Present the following data again exactly as it is shown.

[Rows from a 3D modeling dataset]
━━━━━━━━━━━━━━━━━━━━

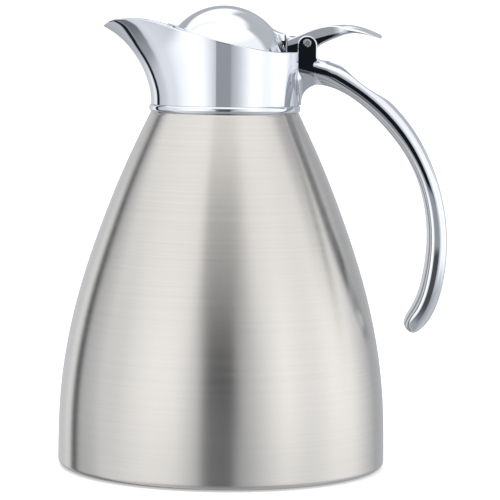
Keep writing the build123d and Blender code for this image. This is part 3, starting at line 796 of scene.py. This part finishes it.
def handle_edge(x, z, offset, past, half_depth, flats):
    """The bar and the ears seen from the side, and how round their edges are."""
    flat_out, flat_in = flats
    top_edge = blend_cut(offset - half_depth, past, END_ROUNDING)
    low_edge = blend_cut(-offset - half_depth, past, END_ROUNDING)
    outer = offset > (flat_out - flat_in) / 2
    bar = np.where(outer, top_edge, low_edge)
    bar_corner = half_depth - np.where(outer, flat_out, flat_in)
    ear_z = np.clip(z, EAR_LOW_Z, EAR_TOP_Z - EAR_RADIUS)
    ear = np.hypot(x - EAR_CENTRE_X, z - ear_z) - EAR_RADIUS
    upper = np.minimum(ear, box_plan(x, z, ROOT_LOW, ROOT_HIGH))
    near_bar = np.exp(-np.clip(bar, -3, 20) / CORNER_REACH)
    near_upper = np.exp(-np.clip(upper, -3, 20) / CORNER_REACH)
    corner = (near_bar * bar_corner + near_upper * EAR_CORNER) / (near_bar + near_upper)
    above_root = smooth_step(z, *EARS_START_Z)
    sharpest = EAR_CORNER + SADDLE_CORNER_GAIN * smooth_step(x, *EARS_END_X)
    corner = corner * (1 - above_root) + above_root * np.minimum(corner, sharpest)
    return blend_union(bar, upper, ROOT_BLEND), corner


def web_body(x, y, z, side, crease):
    """The web under the root, which steps in from the handle's side at the crease."""
    outline = np.maximum(x - WEB_END_X, z - WEB_TOP_Z)
    outline = np.maximum(outline, WEB_CENTRE[1] + WEB_LOW_RISE - z)
    from_arch = WEB_RADIUS - np.hypot(np.minimum(x - WEB_CENTRE[0], 0), z - WEB_CENTRE[1])
    outline = np.maximum(np.maximum(outline, from_arch), WEB_START_X - x)
    width = side - WEB_LEAN * crease**2 - WEB_STEP * (1 - smooth_step(crease, 0.0, WEB_STEP_DEPTH))
    width = width - WEB_NARROWING * np.maximum(x - WEB_NARROWS_X, 0) ** 2
    return np.maximum(plate(outline, y, WEB_HALF_WIDTH, WEB_CORNER), np.abs(y) - width)


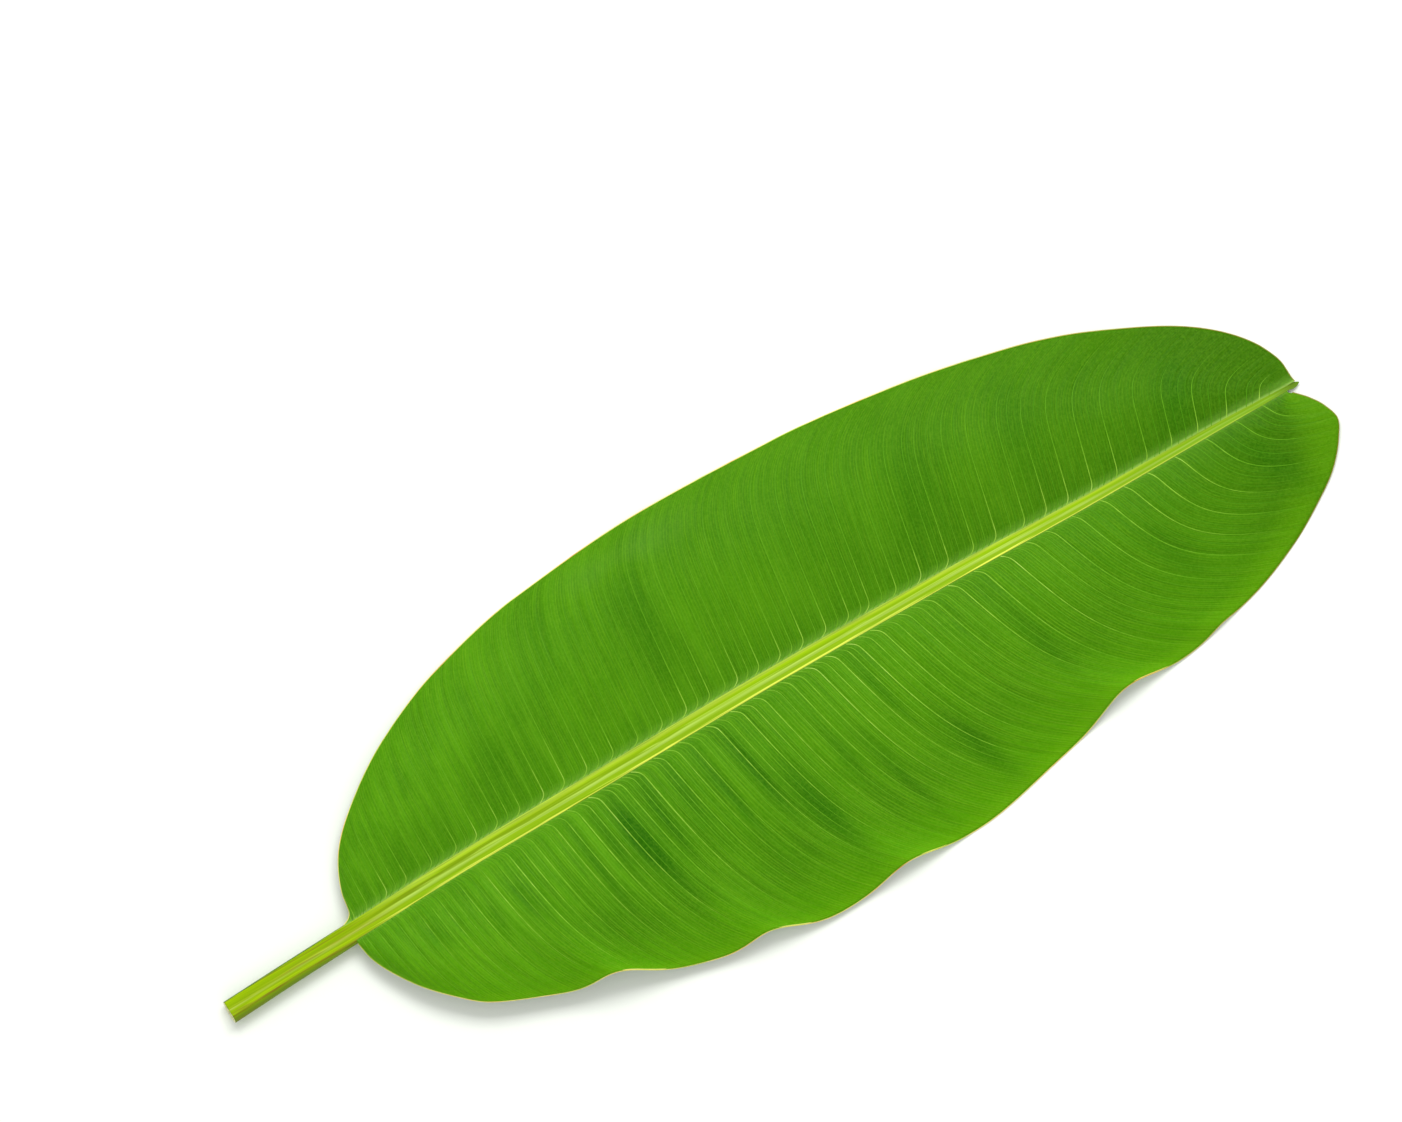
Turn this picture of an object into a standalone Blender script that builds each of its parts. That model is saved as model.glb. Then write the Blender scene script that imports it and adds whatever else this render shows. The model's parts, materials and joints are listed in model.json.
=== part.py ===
"""A banana leaf, cut with a short piece of its stalk and lying face up on a flat surface.

The leaf grew as one piece, so it is one solid: the stalk and the midrib that it runs into, with
the two halves of the blade fused to the midrib's rims. Metres, +Z up. The stalk is at -X, the tip
at +X, and the surface that the leaf lies on is z = 0. The tables below are measured from the place
where the blade begins on the stalk; BLADE_BASE puts that place in the part's own frame, whose
origin is under the middle of the leaf.
"""

import math

import bmesh
import bpy
import numpy as np

BLADE_BASE = (-0.353, 0.0072)  # where the blade begins, from the middle of the whole leaf
STALK_END = -0.111
CUT_SLANT = 0.06  # how far the cut leans outwards, per unit of depth
BLADE_THICKNESS = 0.0009
FLAT_DEPTH = 0.0008  # the midrib is pressed this much flat where it bears on the surface

# Stalk and midrib, from the cut end to the tip. Columns: station along the leaf, sideways place
# of the body's axis, half the distance between the rims of the channel on top, half the body's
# width, half its height, depth of the channel, and the roll of the channel towards +Y in degrees.
MIDRIB = np.array([
    (-0.111, -0.0083, 0.0060, 0.0091, 0.0078, 0.0012, 22),
    (-0.060, -0.0058, 0.0060, 0.0088, 0.0078, 0.0014, 19),
    (0.000, -0.0034, 0.0067, 0.0086, 0.0076, 0.0020, 12),
    (0.100, 0.0009, 0.0068, 0.0080, 0.0070, 0.0024, 6),
    (0.200, 0.0022, 0.0067, 0.0074, 0.0063, 0.0023, 3),
    (0.350, 0.0038, 0.0061, 0.0067, 0.0055, 0.0020, 2),
    (0.500, 0.0022, 0.0054, 0.0059, 0.0047, 0.0016, 2),
    (0.640, -0.0018, 0.0039, 0.0043, 0.0036, 0.0011, 0),
    (0.740, -0.0030, 0.0028, 0.0031, 0.0024, 0.0007, 0),
    (0.798, -0.0044, 0.0015, 0.0018, 0.0012, 0.0003, 0),
])

# Height of the midrib's underside above the surface, by station. It dips below the surface by
# FLAT_DEPTH where the leaf's weight rests on it, and is flattened there.
UNDERSIDE = np.array([
    (-0.111, 0.0000), (-0.030, 0.0011), (0.100, 0.0015), (0.240, 0.0006),
    (0.300, -FLAT_DEPTH), (0.400, -FLAT_DEPTH), (0.460, 0.0006), (0.600, 0.0020),
    (0.740, 0.0032), (0.798, 0.0036),
])

# The withered point past the blade's end: station, half width and half height.
TIP_POINT = ((0.8010, 0.0024, 0.0007), (0.8040, 0.0020, 0.0006), (0.8072, 0.0004, 0.0003))
TIP_DRIFT = -0.0004  # the point leans this much towards -Y

# Lateral veins that fix each half's outline: the station where the vein leaves the midrib, and
# the place on the margin where it ends.
UPPER_VEINS = np.array([
    (-0.001, 0.0002, 0.0068), (0.0025, 0.0036, 0.0110), (0.0052, 0.0062, 0.0260),
    (0.016, 0.0190, 0.0530), (0.040, 0.0460, 0.0795), (0.080, 0.0880, 0.1075),
    (0.130, 0.1460, 0.1320), (0.200, 0.2260, 0.1498), (0.300, 0.3380, 0.1580),
    (0.400, 0.4500, 0.1543), (0.480, 0.5480, 0.1430), (0.560, 0.6320, 0.1255),
    (0.596, 0.6700, 0.1140), (0.628, 0.7040, 0.0998), (0.680, 0.7480, 0.0773),
    (0.718, 0.7780, 0.0543), (0.748, 0.7968, 0.0300), (0.775, 0.8032, 0.0120),
    (0.792, 0.8036, 0.0020), (0.798, 0.8044, -0.0026),
])
LOWER_VEINS = np.array([
    (-0.002, -0.0022, -0.0120), (0.0005, 0.0010, -0.0270), (0.008, 0.0190, -0.0582),
    (0.021, 0.0400, -0.0812), (0.036, 0.0600, -0.0978), (0.066, 0.1000, -0.1158),
    (0.100, 0.1400, -0.1320), (0.152, 0.2000, -0.1498), (0.200, 0.2550, -0.1645),
    (0.255, 0.3200, -0.1726), (0.310, 0.3800, -0.1728), (0.362, 0.4400, -0.1704),
    (0.432, 0.5200, -0.1550), (0.503, 0.5900, -0.1415), (0.543, 0.6320, -0.1383),
    (0.598, 0.7000, -0.1233), (0.643, 0.7450, -0.1055), (0.680, 0.7760, -0.0875),
    (0.712, 0.7960, -0.0730), (0.742, 0.8110, -0.0555), (0.764, 0.8180, -0.0410),
    (0.778, 0.8145, -0.0295), (0.789, 0.8080, -0.0190), (0.796, 0.7990, -0.0092),
])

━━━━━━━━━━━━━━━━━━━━

## The response:
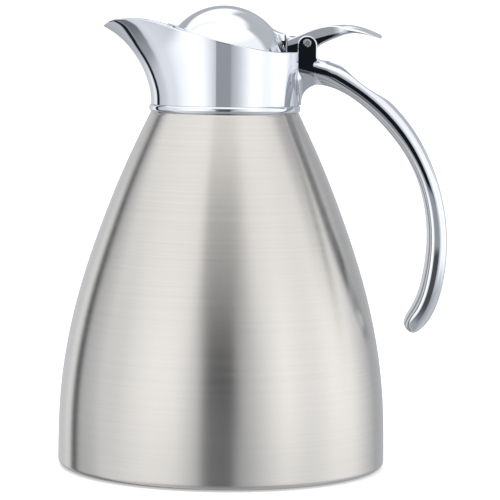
Keep writing the build123d and Blender code for this image. This is part 3, starting at line 796 of scene.py. This part finishes it.
def handle_edge(x, z, offset, past, half_depth, flats):
    """The bar and the ears seen from the side, and how round their edges are."""
    flat_out, flat_in = flats
    top_edge = blend_cut(offset - half_depth, past, END_ROUNDING)
    low_edge = blend_cut(-offset - half_depth, past, END_ROUNDING)
    outer = offset > (flat_out - flat_in) / 2
    bar = np.where(outer, top_edge, low_edge)
    bar_corner = half_depth - np.where(outer, flat_out, flat_in)
    ear_z = np.clip(z, EAR_LOW_Z, EAR_TOP_Z - EAR_RADIUS)
    ear = np.hypot(x - EAR_CENTRE_X, z - ear_z) - EAR_RADIUS
    upper = np.minimum(ear, box_plan(x, z, ROOT_LOW, ROOT_HIGH))
    near_bar = np.exp(-np.clip(bar, -3, 20) / CORNER_REACH)
    near_upper = np.exp(-np.clip(upper, -3, 20) / CORNER_REACH)
    corner = (near_bar * bar_corner + near_upper * EAR_CORNER) / (near_bar + near_upper)
    above_root = smooth_step(z, *EARS_START_Z)
    sharpest = EAR_CORNER + SADDLE_CORNER_GAIN * smooth_step(x, *EARS_END_X)
    corner = corner * (1 - above_root) + above_root * np.minimum(corner, sharpest)
    return blend_union(bar, upper, ROOT_BLEND), corner


def web_body(x, y, z, side, crease):
    """The web under the root, which steps in from the handle's side at the crease."""
    outline = np.maximum(x - WEB_END_X, z - WEB_TOP_Z)
    outline = np.maximum(outline, WEB_CENTRE[1] + WEB_LOW_RISE - z)
    from_arch = WEB_RADIUS - np.hypot(np.minimum(x - WEB_CENTRE[0], 0), z - WEB_CENTRE[1])
    outline = np.maximum(np.maximum(outline, from_arch), WEB_START_X - x)
    width = side - WEB_LEAN * crease**2 - WEB_STEP * (1 - smooth_step(crease, 0.0, WEB_STEP_DEPTH))
    width = width - WEB_NARROWING * np.maximum(x - WEB_NARROWS_X, 0) ** 2
    return np.maximum(plate(outline, y, WEB_HALF_WIDTH, WEB_CORNER), np.abs(y) - width)


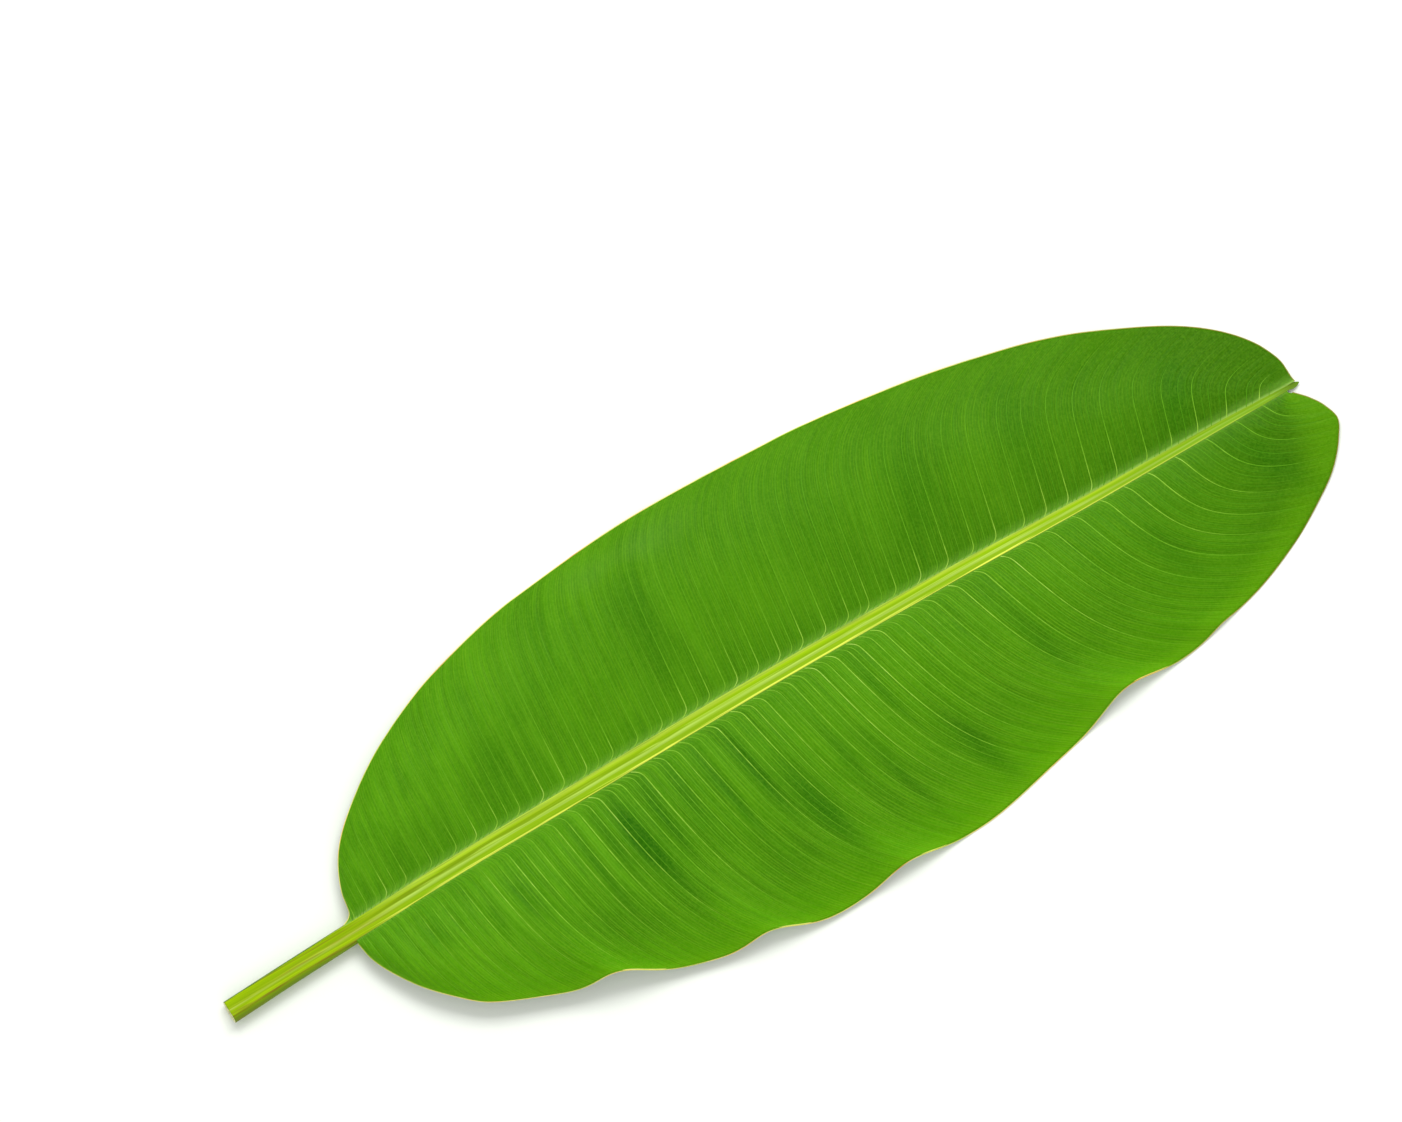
Turn this picture of an object into a standalone Blender script that builds each of its parts. That model is saved as model.glb. Then write the Blender scene script that imports it and adds whatever else this render shows. The model's parts, materials and joints are listed in model.json.
=== part.py ===
"""A banana leaf, cut with a short piece of its stalk and lying face up on a flat surface.

The leaf grew as one piece, so it is one solid: the stalk and the midrib that it runs into, with
the two halves of the blade fused to the midrib's rims. Metres, +Z up. The stalk is at -X, the tip
at +X, and the surface that the leaf lies on is z = 0. The tables below are measured from the place
where the blade begins on the stalk; BLADE_BASE puts that place in the part's own frame, whose
origin is under the middle of the leaf.
"""

import math

import bmesh
import bpy
import numpy as np

BLADE_BASE = (-0.353, 0.0072)  # where the blade begins, from the middle of the whole leaf
STALK_END = -0.111
CUT_SLANT = 0.06  # how far the cut leans outwards, per unit of depth
BLADE_THICKNESS = 0.0009
FLAT_DEPTH = 0.0008  # the midrib is pressed this much flat where it bears on the surface

# Stalk and midrib, from the cut end to the tip. Columns: station along the leaf, sideways place
# of the body's axis, half the distance between the rims of the channel on top, half the body's
# width, half its height, depth of the channel, and the roll of the channel towards +Y in degrees.
MIDRIB = np.array([
    (-0.111, -0.0083, 0.0060, 0.0091, 0.0078, 0.0012, 22),
    (-0.060, -0.0058, 0.0060, 0.0088, 0.0078, 0.0014, 19),
    (0.000, -0.0034, 0.0067, 0.0086, 0.0076, 0.0020, 12),
    (0.100, 0.0009, 0.0068, 0.0080, 0.0070, 0.0024, 6),
    (0.200, 0.0022, 0.0067, 0.0074, 0.0063, 0.0023, 3),
    (0.350, 0.0038, 0.0061, 0.0067, 0.0055, 0.0020, 2),
    (0.500, 0.0022, 0.0054, 0.0059, 0.0047, 0.0016, 2),
    (0.640, -0.0018, 0.0039, 0.0043, 0.0036, 0.0011, 0),
    (0.740, -0.0030, 0.0028, 0.0031, 0.0024, 0.0007, 0),
    (0.798, -0.0044, 0.0015, 0.0018, 0.0012, 0.0003, 0),
])

# Height of the midrib's underside above the surface, by station. It dips below the surface by
# FLAT_DEPTH where the leaf's weight rests on it, and is flattened there.
UNDERSIDE = np.array([
    (-0.111, 0.0000), (-0.030, 0.0011), (0.100, 0.0015), (0.240, 0.0006),
    (0.300, -FLAT_DEPTH), (0.400, -FLAT_DEPTH), (0.460, 0.0006), (0.600, 0.0020),
    (0.740, 0.0032), (0.798, 0.0036),
])

# The withered point past the blade's end: station, half width and half height.
TIP_POINT = ((0.8010, 0.0024, 0.0007), (0.8040, 0.0020, 0.0006), (0.8072, 0.0004, 0.0003))
TIP_DRIFT = -0.0004  # the point leans this much towards -Y

# Lateral veins that fix each half's outline: the station where the vein leaves the midrib, and
# the place on the margin where it ends.
UPPER_VEINS = np.array([
    (-0.001, 0.0002, 0.0068), (0.0025, 0.0036, 0.0110), (0.0052, 0.0062, 0.0260),
    (0.016, 0.0190, 0.0530), (0.040, 0.0460, 0.0795), (0.080, 0.0880, 0.1075),
    (0.130, 0.1460, 0.1320), (0.200, 0.2260, 0.1498), (0.300, 0.3380, 0.1580),
    (0.400, 0.4500, 0.1543), (0.480, 0.5480, 0.1430), (0.560, 0.6320, 0.1255),
    (0.596, 0.6700, 0.1140), (0.628, 0.7040, 0.0998), (0.680, 0.7480, 0.0773),
    (0.718, 0.7780, 0.0543), (0.748, 0.7968, 0.0300), (0.775, 0.8032, 0.0120),
    (0.792, 0.8036, 0.0020), (0.798, 0.8044, -0.0026),
])
LOWER_VEINS = np.array([
    (-0.002, -0.0022, -0.0120), (0.0005, 0.0010, -0.0270), (0.008, 0.0190, -0.0582),
    (0.021, 0.0400, -0.0812), (0.036, 0.0600, -0.0978), (0.066, 0.1000, -0.1158),
    (0.100, 0.1400, -0.1320), (0.152, 0.2000, -0.1498), (0.200, 0.2550, -0.1645),
    (0.255, 0.3200, -0.1726), (0.310, 0.3800, -0.1728), (0.362, 0.4400, -0.1704),
    (0.432, 0.5200, -0.1550), (0.503, 0.5900, -0.1415), (0.543, 0.6320, -0.1383),
    (0.598, 0.7000, -0.1233), (0.643, 0.7450, -0.1055), (0.680, 0.7760, -0.0875),
    (0.712, 0.7960, -0.0730), (0.742, 0.8110, -0.0555), (0.764, 0.8180, -0.0410),
    (0.778, 0.8145, -0.0295), (0.789, 0.8080, -0.0190), (0.796, 0.7990, -0.0092),
])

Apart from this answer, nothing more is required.